2.  Model Evaluasi Individual
Dalam sistem ini, sistem siswa belajar dengan pendekatan dan kecepatan yang sesuai dengan kemampuan mereka sendiri. Anak didik tak bersaing dengan siapa-siapa, kecuali bersaing dengan diri mereka sendiri. Teman-teman satu kelas dianggap tidak ada karena jarang interaksi antar siswa di kelas.
Berbeda dengan sistem penilaian peringkat, dalam penyajian individual guru menetapkan standar untuk setiap murid.
3.  Model Evaluasi Cooperative Learning

Sistem ini menganut pemahaman  homohomini soclus.
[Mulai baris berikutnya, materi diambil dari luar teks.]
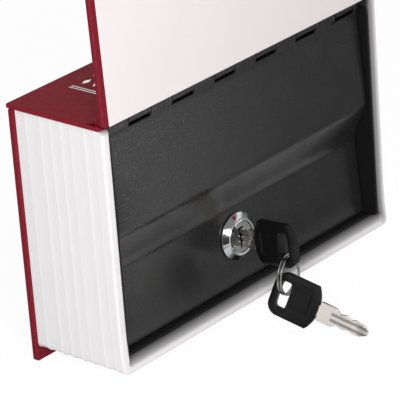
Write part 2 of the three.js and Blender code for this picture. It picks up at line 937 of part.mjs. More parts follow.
// The second key hangs on the lower left of the ring, with its tip near the floor
const hang = deg(key_2_ring_deg);
const on_ring = new THREE.Vector3(-ring_radius * Math.sin(hang), 0, -ring_radius * Math.cos(hang))
  .applyEuler(ring.rotation)
  .add(ring.position);
const key_2 = new THREE.Group();
key_2.rotation.set(deg(key_2_pitch_deg), deg(key_2_roll_deg), deg(key_2_yaw_deg));
const held = new THREE.Vector3(0, slot_y - key_2_slot_shift, 0).applyEuler(key_2.rotation);
key_2.position.copy(on_ring).sub(held);
bookSafe.add(key_2);
place(key_2, 'key_2_blade', keyBlade(), key_steel);
place(key_2, 'key_2_bow', keyBow(), key_plastic);

export default bookSafe;
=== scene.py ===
import json
import math

import bmesh
import bpy
import numpy as np
from mathutils import Matrix, Vector


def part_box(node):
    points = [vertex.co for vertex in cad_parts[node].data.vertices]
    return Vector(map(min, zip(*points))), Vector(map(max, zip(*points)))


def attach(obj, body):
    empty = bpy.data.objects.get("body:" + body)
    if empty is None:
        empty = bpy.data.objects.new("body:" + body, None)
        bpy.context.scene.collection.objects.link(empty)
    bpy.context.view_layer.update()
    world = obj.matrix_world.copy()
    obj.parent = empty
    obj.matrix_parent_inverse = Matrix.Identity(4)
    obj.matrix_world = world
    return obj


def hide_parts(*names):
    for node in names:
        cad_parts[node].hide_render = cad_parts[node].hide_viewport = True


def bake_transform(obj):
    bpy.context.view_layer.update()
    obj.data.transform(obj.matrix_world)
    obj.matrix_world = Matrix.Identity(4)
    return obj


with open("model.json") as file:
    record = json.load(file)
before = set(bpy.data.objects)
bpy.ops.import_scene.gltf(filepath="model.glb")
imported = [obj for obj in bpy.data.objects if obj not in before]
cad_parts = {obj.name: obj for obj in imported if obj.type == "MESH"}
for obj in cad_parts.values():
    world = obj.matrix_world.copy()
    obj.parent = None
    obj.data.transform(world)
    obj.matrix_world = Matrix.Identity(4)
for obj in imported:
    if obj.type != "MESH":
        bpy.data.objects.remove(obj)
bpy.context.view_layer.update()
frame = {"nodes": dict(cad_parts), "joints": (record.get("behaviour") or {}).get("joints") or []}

mm = 0.001

# Back cover board: the stiff board at the back of the book, which stands on the floor.
# It is grey board wrapped in red book cloth. The cloth is glued on and turned in at the edges,
# so the rims are softly rounded and a little worn.
cloth_edge = 0.6 * mm
cloth_corner = 1.2 * mm
thread = 0.46 * mm
slub_size, faded_spot_size = 6 * thread, 22 * mm
between_threads = (0.05, 0.004, 0.008)
weave_relief = 0.05 * mm
same_point = 1e-7


def grid_faces(rows, cols, wrap_rows=False, wrap_cols=False):
    """Four-cornered faces of a grid: each point (i, j) with its neighbours at i + 1 and j + 1."""
    i, j = np.meshgrid(
        np.arange(rows if wrap_rows else rows - 1),
        np.arange(cols if wrap_cols else cols - 1),
        indexing="ij",
    )
    i_next, j_next = (i + 1) % rows, (j + 1) % cols
    corners = [i * cols + j, i_next * cols + j, i_next * cols + j_next, i * cols + j_next]
    return np.stack(corners, -1).reshape(-1, 4)


def tube_faces(rows, cols):
    """Faces of a tube whose rings are the rows, with one face over each end."""
    ends = [range(cols), range((rows - 1) * cols, rows * cols)]
    return grid_faces(rows, cols, wrap_cols=True).tolist() + ends


def new_piece(name, points, faces, map_points=None, wear_and_shade=None, crease=35, closed=True):
    """An object from points and faces, its doubles merged and its edges sharp past crease degrees.

    If it is closed, its faces are turned outwards. map_points go into the UV map "cloth", and
    wear_and_shade, the wear of cloth rims and the page block's painted shade, into
    "wear_and_shade".
    """
    mesh = bpy.data.meshes.new(name)
    flat = np.asarray(points, float).reshape(-1, 3)
    mesh.from_pydata(flat.tolist(), [], [list(map(int, face)) for face in faces])
    corner_points = np.empty(len(mesh.loops), np.int32)
    mesh.loops.foreach_get("vertex_index", corner_points)
    if map_points is not None:
        layer = mesh.uv_layers.new(name="cloth")
        layer.data.foreach_set("uv", np.asarray(map_points).reshape(-1, 2)[corner_points].ravel())
    if wear_and_shade is not None:
        attribute = mesh.attributes.new("wear_and_shade", "FLOAT", "POINT")
        attribute.data.foreach_set("value", np.asarray(wear_and_shade, float).ravel())
    work = bmesh.new()
    work.from_mesh(mesh)
    bmesh.ops.remove_doubles(work, verts=work.verts, dist=same_point)
    if closed:
        bmesh.ops.recalc_face_normals(work, faces=work.faces)
    work.to_mesh(mesh)
    work.free()
    mesh.polygons.foreach_set("use_smooth", np.ones(len(mesh.polygons), bool))
    mesh.set_sharp_from_angle(angle=math.radians(crease))
    piece = bpy.data.objects.new(name, mesh)
    bpy.context.scene.collection.objects.link(piece)
    return piece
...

Falsafah ini menekankan saling ketergantungan antar makhluk hidup. Kerjasama  merupakan kebutuhan yang sangat penting artinya bagi kelangsungan hidup. Tanpa kerjasama, tak ada individu, keluarga, organisasi, atau masyarakat. Tanpa kerjasama, keseimbangan lingkungan hidup akan terancam punah. Prosedur sistem penilaian  Cooperative Learning   diantaranya adalah tanggung jawab pribadi dan kelompok. Jadi siswa mendapat nilai pribadi dan nilai kelompok.